Each 1024-dimensional vector is 4 KB of float32 values. With 50,000 chunks, that is about 200 MB of embeddings before index overhead.
Quantization changes the tradeoff
Instead of storing 1024 raw floats, TurboQuant first randomly rotates the vector, then quantizes each coordinate independently with a precomputed scalar grid. It stores packed quantized values plus a small amount of metadata. In TurboQuant Lite, a 768-dimensional float32 vector shrinks from 3,072 bytes to 388 bytes at 4-bit quantization, with reported distortion under 1.1% MSE.
The catch: pgvector cannot natively search TurboQuant's 4-bit format directly. It expects supported types like float32 or halfvec and its own index structures. So there are two paths.
Path A: Keep both. Use the vector index for search, and store compressed vectors as a low-cost recovery layer to avoid re-embedding.
Path B: Drop the index. Load compressed vectors into application memory and brute-force scan.

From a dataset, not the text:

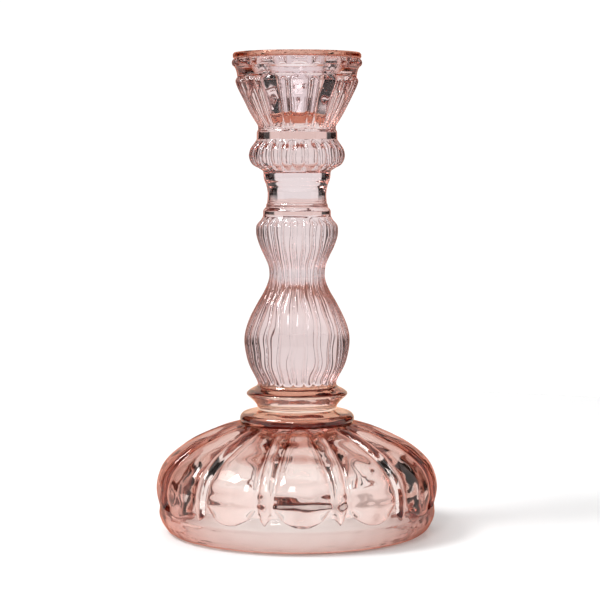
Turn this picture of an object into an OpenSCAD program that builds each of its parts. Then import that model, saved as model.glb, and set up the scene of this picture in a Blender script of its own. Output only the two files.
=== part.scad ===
// Pressed glass candlestick: a flared cup with a candle socket, a ribbed stem and a
// hollow, lobed foot. The sections sit on one another along Z and meet on flat round
// joints. The origin is the middle of the face that it stands on.

/* [Heights] */
// Height of the plain rim ring of the foot
rim_h = 9.6; // [9:0.1:10.2]
// Height of the foot, up to the collar
foot_h = 46; // [45.8:0.1:46.8]
// Height of the top of the collar
collar_top = 51.8; // [51.5:0.1:52.4]
// Height of the top of the flange
flange_top = 62.2; // [61.6:0.1:63]
// Height of the top of the baluster
baluster_top = 132.8; // [132:0.1:133.1]
// Height of the top of the ring under the neck
ring_top = 139.6; // [139:0.1:140.6]
// Height of the top of the neck
neck_top = 152; // [151.6:0.1:152.5]
// Height of the top of the knop
knop_top = 164.9; // [164.2:0.1:165.8]
// Height of the top of the plain band under the cup
band_top = 169.1; // [168:0.1:169.9]
// Height of the whole candlestick
total_h = 201; // [200.2:0.1:203]

/* [Socket] */
// Diameter of the straight part of the candle socket
socket_d = 22.6; // [21:0.1:23.6]
// Length of the straight part
socket_land = 8; // [6:0.5:9]
// Depth of the straight part's top below the lip
socket_drop = 9; // [8:0.5:10]
// Diameter of the socket's mouth at the lip
mouth_d = 28; // [25:0.5:32]
// Diameter of the socket's floor
socket_floor_d = 17.6; // [14:0.2:19]
// Depth of the socket's floor below the lip
socket_depth = 24.4; // [22:0.1:26]

/* [Ribs and lobes] */
// Number of wide lobes on the foot, and of wide gadroons on the cup
lobe_count = 12; // [12]
// Number of ribs on the knop and the baluster
rib_count = 24; // [24]
// Depth of the grooves between the lobes of the foot
lobe_depth = 2.3; // [0.8:0.1:2.6]
// Depth of the grooves between the gadroons of the cup
gadroon_depth = 1.5; // [0.5:0.1:1.8]
// Depth of the grooves between the ribs of the baluster
rib_depth = 0.9; // [0.4:0.1:1.2]
// Depth of the grooves between the ribs of the knop
knop_depth = 1.1; // [0.4:0.1:1.3]

/* [Hidden] */

glass = [0.95, 0.80, 0.77, 0.55];
$fn = 96;                       // round surfaces
sides = 96;                     // points round a ribbed ring: eight to each lobe
pitch = 360 / lobe_count;       // angle from one wide lobe to the next
front = -90;                    // a wide lobe is centred on the front, at -Y

// Radii where two neighbouring sections meet
rim_r = 58.1;
foot_top_r = 23.9;
collar_top_r = 16.8;
flange_top_r = 16.5;
baluster_top_r = 14.3;
ring_top_r = 12.4;
neck_top_r = 14.4;
knop_top_r = 16.9;
band_top_r = 16.3;

// Outlines as [radius, height], from the bottom up. A smooth curve runs through them.
foot_outline = [
    [rim_r, rim_h], [58.2, 11.2], [59, 14.6], [59.4, 18], [59.2, 20.8], [58.5, 24],
    [56.8, 28], [54.5, 31], [51.3, 34], [46.6, 37.4], [40.4, 40.6], [33.8, 43.3],
    [29.2, 44.7], [26, 45.5], [foot_top_r, foot_h]
];
baluster_outline = [
    [flange_top_r, flange_top], [18.2, 66.2], [20.5, 71.4], [21.9, 77], [22.1, 82.4],
    [20.4, 89], [16.6, 96.6], [13, 103.2], [11.6, 108.2], [12.6, 114], [15.5, 120],
    [17.2, 126.6], [16.3, 130.2], [baluster_top_r, baluster_top]
];
knop_outline = [
    [neck_top_r, neck_top], [16.2, 153.1], [18.1, 154.1], [19.3, 155.4], [20.1, 158.3],
    [19.5, 161.2], [18, 163.4], [knop_top_r, knop_top]
];
gadroon_outline = [
    [band_top_r, band_top], [16.4, 170.8], [17.8, 173], [19.6, 176], [21.1, 179],
    [22.6, 182], [24.6, 186], [25.4, 188], [25.7, 189.4], [25.3, 190.8]
];

// Upper cup: the cove above the gadroons, the moulding and the lip
cove = [[25, 191.8], [25.2, 192.8], [25.6, 194.2]];
moulding_h = 196.8;             // middle of the bead-and-reel moulding
moulding_r = 26.3;
bead_out = 1;                   // how far a bead or reel stands out
bead_half = 1.5;                // half its height
lip_r = 26.8;
lip_low = 199;                  // height of the lip's lower edge
lip_round = 0.6;

// Gadroons of the cup: half the angle of each, and the height where its round top begins
wide_half = 9.6;
wide_top = 188.9;
wide_rise = 2.9;                // height of the round top
narrow_half = 4.2;
narrow_top = 188.4;
narrow_rise = 2;
full_depth_h = 180;             // height from which the grooves have their full depth

// Foot
dart_half = 2.9;                // half the width of the narrow rib between two lobes
gap_min = 0.35;                 // gap between a lobe and a rib, at the top of the foot
gap_max = 1.1;                  // the same, at the foot's widest
turn_h = 19;                    // height below which lobe and rib narrow
lobe_end = [12, 3];             // height where a lobe's round end begins, and its length
dart_end = [12.2, 2.4];         // the same for the narrow rib
lobe_start = [28.5, 3.5];       // radius where a lobe's upper end begins, and its length
ledge_h = 14;                   // top of the rounded ledge that the rim ring makes
ledge_round = [2.7, 3.4];       // the ledge's rounding, across and up
base_inner_r = 49;              // inner edge of the flat ring that stands on the table
base_outer_r = 51.8;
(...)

Where brute-force compression wins
Customer support routing. With 500 response templates, brute-force on compressed vectors can still be fast enough, while simple appends avoid index maintenance.
Where indexed search wins
Large-scale retrieval. A system indexing millions of documents cannot afford full scans per query. At that scale, ANN indexing justifies its overhead.
The principle
Compression is not universally better or worse than indexed vector search. It depends on three things:
- Dataset size. Small datasets favor brute-force scan. Large datasets favor ANN indexes.
- Write frequency. Frequently updated datasets pay index maintenance costs on every write. Compressed brute-force is append-only.
- Latency budget. Sub-millisecond requirements need indexes. 10ms budgets can afford compressed scans over moderate datasets.
Small, frequently updated datasets can favor brute-force on compressed vectors. Large, stable datasets favor indexed float32 vectors. Many real systems need both.